決算早期化に関するよくある質問(FAQ)

決算早期化に取り組む際、多くの企業で共通する疑問や不安があります。
ここでは、現場からよく寄せられる質問にQ&A形式で答えます。

Q.決算早期化で、一番効果が出やすいのはどの業務ですか?

A. 請求書処理や仕訳入力などの「定型業務」が最も効果を発揮します。
請求書や領収書の回収・入力は、決算全体の遅延要因になりやすい工程です。
AI-OCRやクラウド会計ソフトを導入して自動化すれば、数日単位でスピードを短縮できます。
まずはこの領域から取り組むと、早期に成果を感じやすいでしょう。

Q. 現場の従業員(営業など)の協力がなかなか得られません。

A. 「経理のため」ではなく「全社の経営スピードのため」と伝えることが重要です。
営業部門にとって、経費精算や売上報告はつい後回しにされがちです。
そこで、経理から「早く出してほしい」とお願いするのではなく、「データが早く集まれば会社全体の意思決定が早くなる」と経営メリットを共有しましょう。
また、入力負担を減らすためにモバイル経費精算アプリを導入するなど、協力しやすい仕組みづくりも有効です。

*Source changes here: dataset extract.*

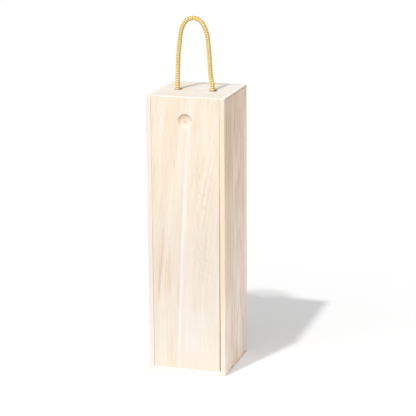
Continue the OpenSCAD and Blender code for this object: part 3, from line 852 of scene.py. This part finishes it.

Q. 早期化することで、逆にミスが増えるのが心配です。

A. スピードと正確性は両立可能です。
属人化や手作業を残したまま短縮しようとするとミスが増えますが、標準化・自動化・チェック体制の明確化を進めることで、かえってミスは減ります。
たとえば、二重チェックを減らす代わりにシステム上で自動照合を行うことで、スピードアップと精度向上を同時に実現できます。

Q. 月次決算の早期化だけでも取り組む価値はありますか?

A. あります。むしろ最初の一歩として最適です。
年度決算や四半期決算の早期化は監査対応や開示資料の準備がありハードルが高めですが、月次決算は社内改善だけで取り組める領域です。
「5営業日以内」の早期化を目標にすると、経営層にとっても迅速な経営判断が可能になりますし、年度決算の短縮にも自然とつながっていきます。

まとめ|決算早期化は、経理部門が主導する「経営改革」である

決算早期化は、単に経理の作業スピードを上げるための取り組みではありません。
経営層がより早く、より正確に状況を把握できるようになることで、企業全体の意思決定スピードが飛躍的に高まります。
これは、激しい市場競争を勝ち抜くための大きな武器となります。
経理部門は、これまで「数字をまとめる部門」と見られがちでした。
しかし、業務プロセスの標準化やDXツールの導入をリードし、社内の情報を最も早く正確に扱う立場にあるからこそ、「経営改革の司令塔」となれるのです。
決算早期化に取り組むことは、働き方改革や属人化解消といった部門内の改善にとどまらず、企業の信頼性や資金調達力、成長戦略の推進力に直結します。
まずは、自社の決算業務を「見える化」し、どこに改善の余地があるかを確認することから始めてみましょう。
小さな一歩が、やがて経営全体を変える大きな改革につながります。